Roost sites north and south

If the prevailing wind is southerly or south-westerly, the main roost is usually at the northern end of the island. There are two options for accessing this area. You can either walk across the island, about 1km over sand dunes, and when you get to the western coast, turn right and walk north along the sandy coast to the top of the island. Or you can turn right once across the causeway, and walk up that inside coast, over the tidal mudflats to the northern end.

Once at the northern end, keep an eye out for small wader species such as NZ Dotterels, Banded Dotterels, Wrybill, Turnstones, and Sandpiper species closer to the dunes, often roosting in sheltered areas. Further out towards the edge of the sand pan, you will usually see large mixed flocks of 2-3000 Bar-tailed Godwits and Red Knots, and often Whimbrels and Curlews too. The rare Fairy Tern is often seen foraging and roosting in this area, although it’s main roost is at Papakanui Spit.

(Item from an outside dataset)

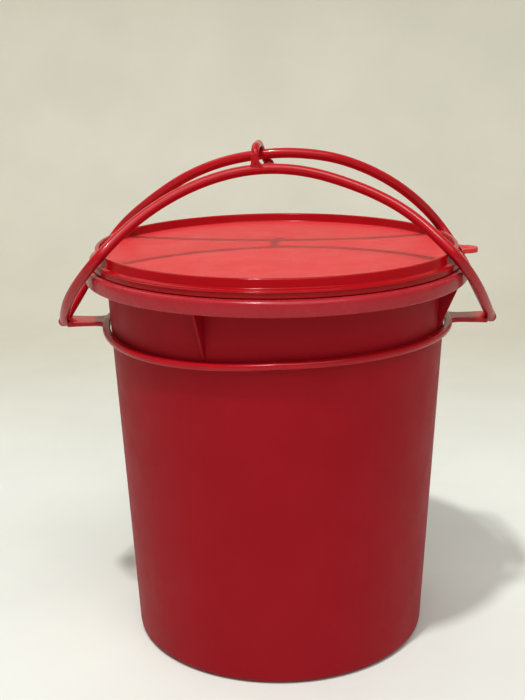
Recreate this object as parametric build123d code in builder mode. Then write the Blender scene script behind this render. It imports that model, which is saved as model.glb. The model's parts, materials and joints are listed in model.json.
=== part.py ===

Nearby there are usually large flocks of about 2000 South Island Pied Oystercatchers with smaller numbers of the larger black Variable Oystercatchers among them. Also here you usually see flocks of Caspian Terns and White-fronted Terns, and occasionally less common vagrants such as Arctic or Common Terns. Rarities such as Sooty Tern have occasionally been seen too.

Atiu Creek Regional Park

On your way from Tapora on Run Road, you may have time to visit Atiu Creek Regional Park which is on the left, about 10km from Tapora. You can drive throughout the park, and have excellent views of this small northern arm of the Kaipara, Hargraves Basin. This farm park has many native and introduced birds, and several stands of mature native rainforest.

Other birding sites on the Northern Kaipara worth checking out include Tinopai beach and wharf where Eastern Reef Egrets are often seen, (turn left at Matakohe). If you are travelling State Highway 12, it is worthwhile stopping to see what is on the Northern Wairoa River around Dargaville, exploring North Head from Te Kopuru to Pouto, and taking a look at Bayly’s Beach on the West Coast. All these sites have the possibility of not only common local birds, but also the chance of unusual seasonal vagrants.